Lohman, of the Heritage Foundation, said China’s support of Russia stems from their mutual antagonism towards the United States.
“China’s interest is in supporting Russia broadly as part of an anti-U.S. meeting of the minds. From Beijing’s perspective, trouble for the U.S. is good for China,” he said.
The unfolding events in Ukraine, however, do not mean that Beijing will jump into making a military move towards Taiwan, Lohman said, as any action would require “an assessment of their own military’s ability to prevail over Taiwan and the U.S.”

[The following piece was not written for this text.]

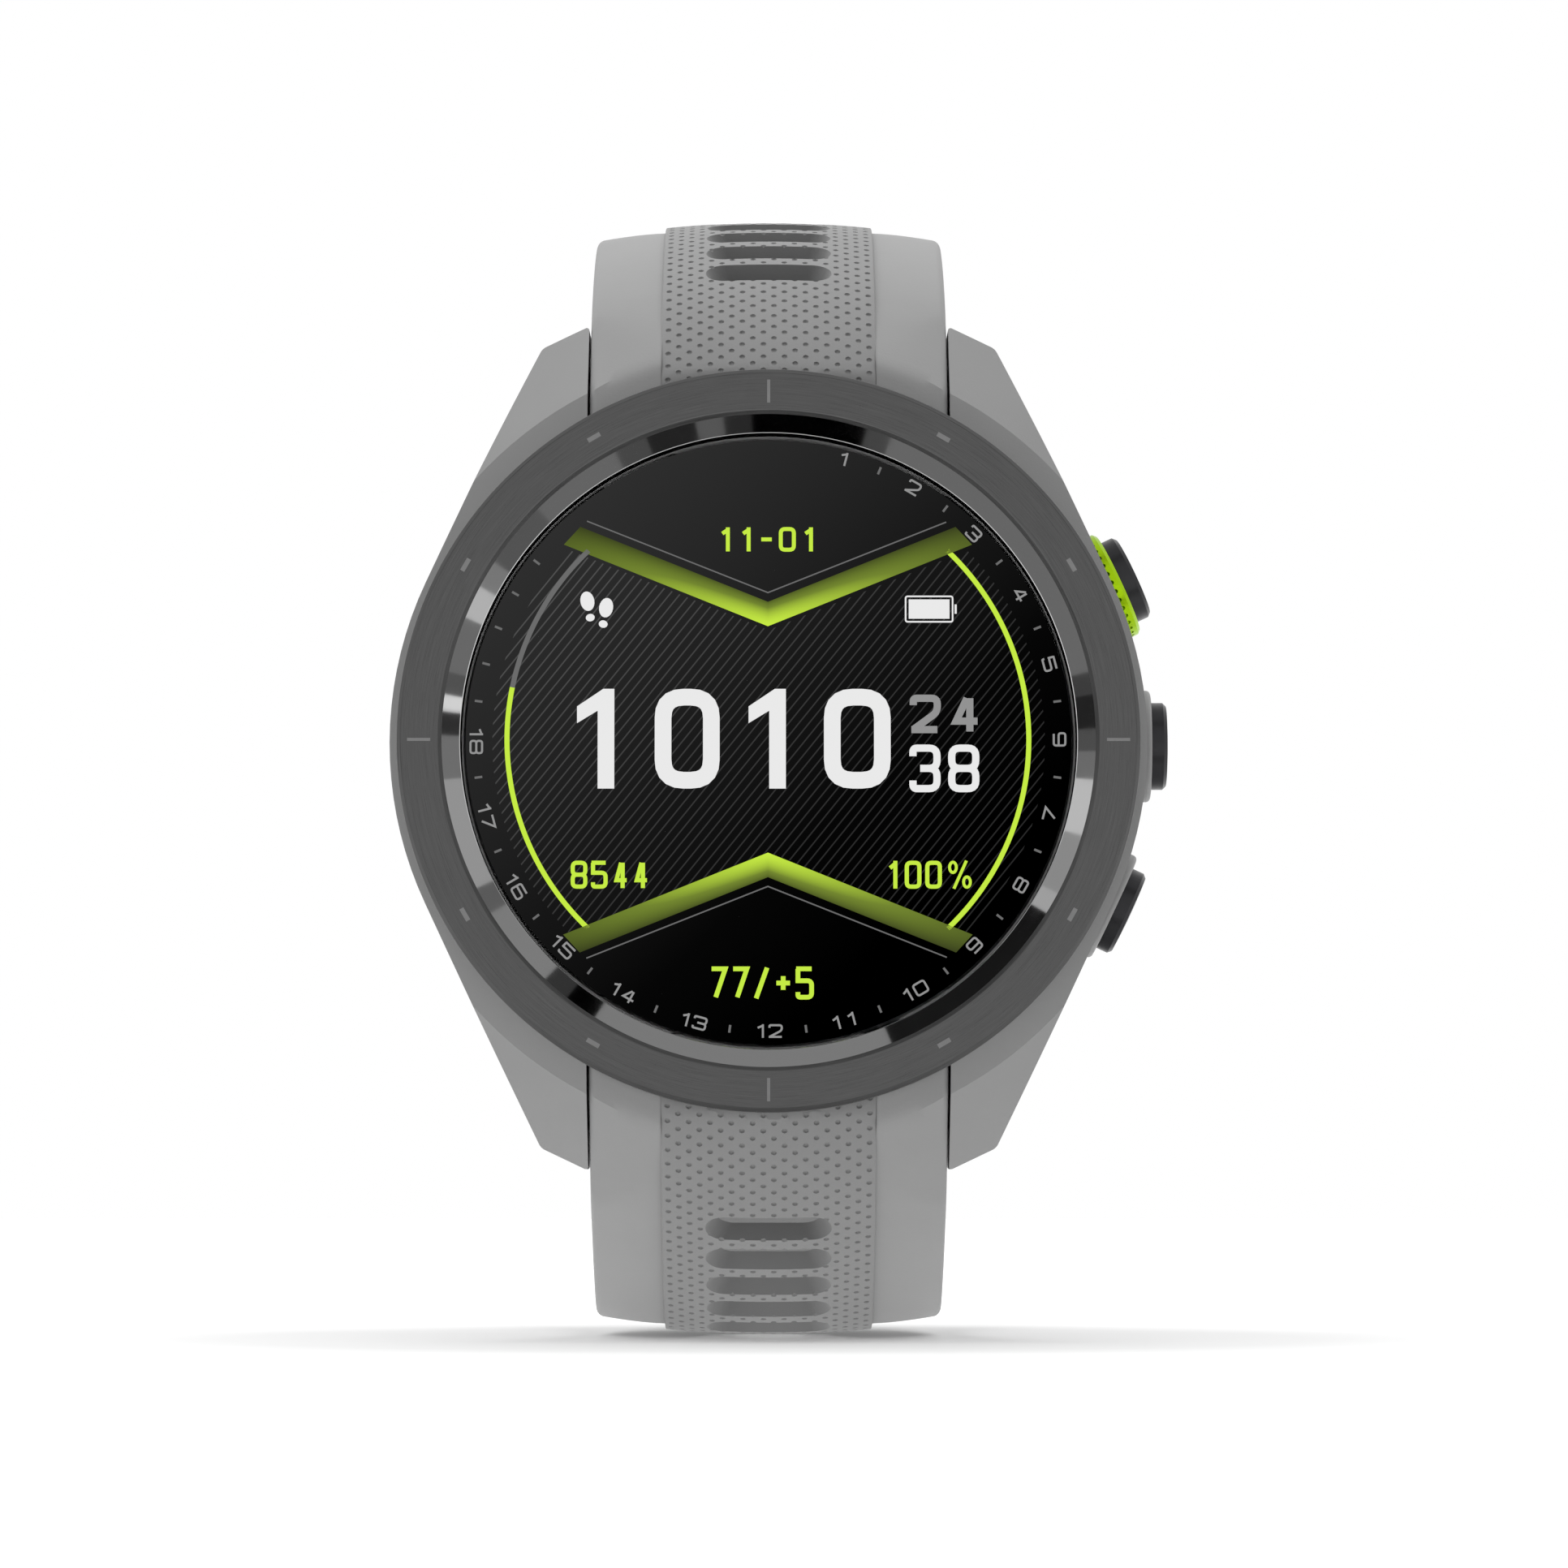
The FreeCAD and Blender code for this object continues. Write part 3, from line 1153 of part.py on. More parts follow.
def free_keeper():
    """Loose loop that slides round the upper back curve."""
    inner, outer = keeper_layers()
    cy, cz = upper_centre()
    half_angle = math.degrees(KEEPER_WIDTH / 2 / tail_radius())
    g, w = KEEPER_GAP, KEEPER_WALL
    half = STRAP_END_WIDTH / 2 + g

    def piece(r0, r1, spread, x0, x1):
        points = []
        for r, angles in ((r0, (-spread, 0, spread)), (r1, (spread, 0, -spread))):
            for a in angles:
                t = math.radians(FREE_KEEPER_ANGLE + a)
                points.append(V(0, cy + r * math.cos(t), cz + r * math.sin(t)))
        edges = [Part.Arc(*points[:3]).toShape(), Part.makeLine(points[2], points[3]),
                 Part.Arc(*points[3:]).toShape(), Part.makeLine(points[5], points[0])]
        return flat_solid(edges, x0, x1)

    shell = piece(inner - g - w, outer + g + w, half_angle, -half - w, half + w)
    return shell.cut(piece(inner - g, outer + g, half_angle * 1.5, -half, half))


def main():
    save("case_body", case_body())
    save("pressure_vent_filter", vent_filter())
    save("bezel", bezel())
    save("bezel_marks", bezel_marks())
    save("bezel_adhesive", bezel_adhesive())
    save("cover_glass", glass())
    save("glass_gasket", glass_gasket())
    save("display_panel", display_panel())
    save("display_ribbon", display_ribbon())
    save("chassis", chassis())
    save("battery", battery())
    save("gnss_antenna", antenna())
    save("main_board", main_board())
    save("board_screws", board_screws())
    save("board_chips", board_chips())
    save("shield_can", shield_can())
    save("vibration_motor_can", motor_can())
    save("vibration_rotor", motor_rotor())
    save("rear_cover", rear_cover())
    save("rear_cover_screws", cover_screws())
    save("rear_cover_seal", cover_seal())
    save("charging_contacts", charging_contacts())
    save("sensor_window", sensor_window())
    save("sensor_board", sensor_board())
    save("sensor_diodes", sensor_diodes())
    save("sensor_light_wall", sensor_light_wall())
    for name, angle in BUTTONS.items():
        save(f"button_{name}_cap", radial(button_cap(CAP_FACES[name]), angle))
        save(f"button_{name}_seals", radial(button_seals(), angle))
        save(f"button_{name}_clip", radial(button_clip(), angle))
        save(f"button_{name}_spring", radial(button_spring(CAP_FACES[name]), angle))
        save(f"switch_plunger_{name}", radial(switch_plunger(), angle))
    save("button_bushes", button_bushes())
    save("side_switches", side_switches())
    save("start_button_guard", guard_ring())
    save("lug_bar_upper", lug_bar())
    save("lug_bar_lower", below(lug_bar()))
    save("lug_screws", lug_screws())
    save("strap_upper", strap_upper())
    save("strap_lower", strap_lower())
    save("release_housing_upper", quick_release_housing())
    save("release_housing_lower", below(quick_release_housing()))
    save("release_latch_upper", latch())
    save("release_latch_lower", below(latch()))
    save("release_spring_upper", latch_spring())
    save("release_spring_lower", below(latch_spring()))
    save("buckle_bar", buckle_bar())
    save("buckle_frame", buckle_frame())
    save("buckle_tang", tang())
    save("fixed_keeper", fixed_keeper())
    save("free_keeper", free_keeper())


main()
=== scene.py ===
import json
import math
import bpy
import bmesh
from mathutils import Matrix, Vector


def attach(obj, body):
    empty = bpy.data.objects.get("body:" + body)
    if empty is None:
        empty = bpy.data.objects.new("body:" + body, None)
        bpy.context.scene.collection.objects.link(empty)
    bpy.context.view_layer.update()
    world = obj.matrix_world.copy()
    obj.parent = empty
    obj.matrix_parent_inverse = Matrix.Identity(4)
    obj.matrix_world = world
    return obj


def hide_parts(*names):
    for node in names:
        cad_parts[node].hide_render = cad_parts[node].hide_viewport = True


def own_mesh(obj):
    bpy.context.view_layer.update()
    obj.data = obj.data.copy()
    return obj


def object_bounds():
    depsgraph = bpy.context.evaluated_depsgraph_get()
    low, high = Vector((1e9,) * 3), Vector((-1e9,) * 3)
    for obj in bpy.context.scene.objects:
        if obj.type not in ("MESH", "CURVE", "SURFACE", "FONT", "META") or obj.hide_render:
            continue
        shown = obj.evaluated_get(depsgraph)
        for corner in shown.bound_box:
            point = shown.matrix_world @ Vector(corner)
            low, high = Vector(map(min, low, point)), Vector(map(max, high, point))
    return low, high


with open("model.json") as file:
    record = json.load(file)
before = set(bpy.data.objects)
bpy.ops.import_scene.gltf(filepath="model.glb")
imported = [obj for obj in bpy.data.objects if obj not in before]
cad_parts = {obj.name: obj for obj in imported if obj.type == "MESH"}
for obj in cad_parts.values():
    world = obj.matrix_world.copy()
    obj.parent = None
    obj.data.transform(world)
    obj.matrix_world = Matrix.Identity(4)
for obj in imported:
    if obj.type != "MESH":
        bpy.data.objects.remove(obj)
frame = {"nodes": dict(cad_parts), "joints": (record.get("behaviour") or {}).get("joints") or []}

cad_low, cad_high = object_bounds()


# ---- Case -------------------------------------------------------------------------------------
# The case is one moulding in light grey fibre-filled plastic, with four lugs, three button
# pockets and a stepped seat for the bezel. Its skin has a fine spark-eroded grain.
def new_material(name):
    """A node material, its nodes and links, and its main shader."""
    material = bpy.data.materials.new(name)
    material.use_nodes = True
    tree = material.node_tree
    return material, tree.nodes, tree.links, tree.nodes["Principled BSDF"]


def preset(node, **values):
    """Sets a node's inputs; an underscore stands for a space in an input's name."""
    for socket, value in values.items():
        node.inputs[socket.replace("_", " ")].default_value = value


def add(nodes, kind, operation=None, **values):
    node = nodes.new("ShaderNode" + kind)
    if operation:
        node.operation = operation
    preset(node, **values)
    return node


def wire(links, *runs):
    """Joins outputs to inputs, each run given as (node, output, node, input)."""
    for source, output, target, socket in runs:
        links.new(source.outputs[output], target.inputs[socket])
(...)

Nalapat believes that it is incorrect to contend that if Washington fails to respond in support of Ukraine, it'll embolden China’s designs on Taiwan.
“The hysteria over Ukraine is draining necessary attention away from the activities of China, just as 9/11 took away attention from China back to the Middle East and Afghanistan,” he said, adding that China gains the most if the U.S. attention gets shifted away from East Asia and the South China Sea to Ukraine.
“The more Biden shifts focus away from China to Russia and to extremist groups in Af-Pak and in the Middle East, the better does Washington serve the strategic interests of Beijing.”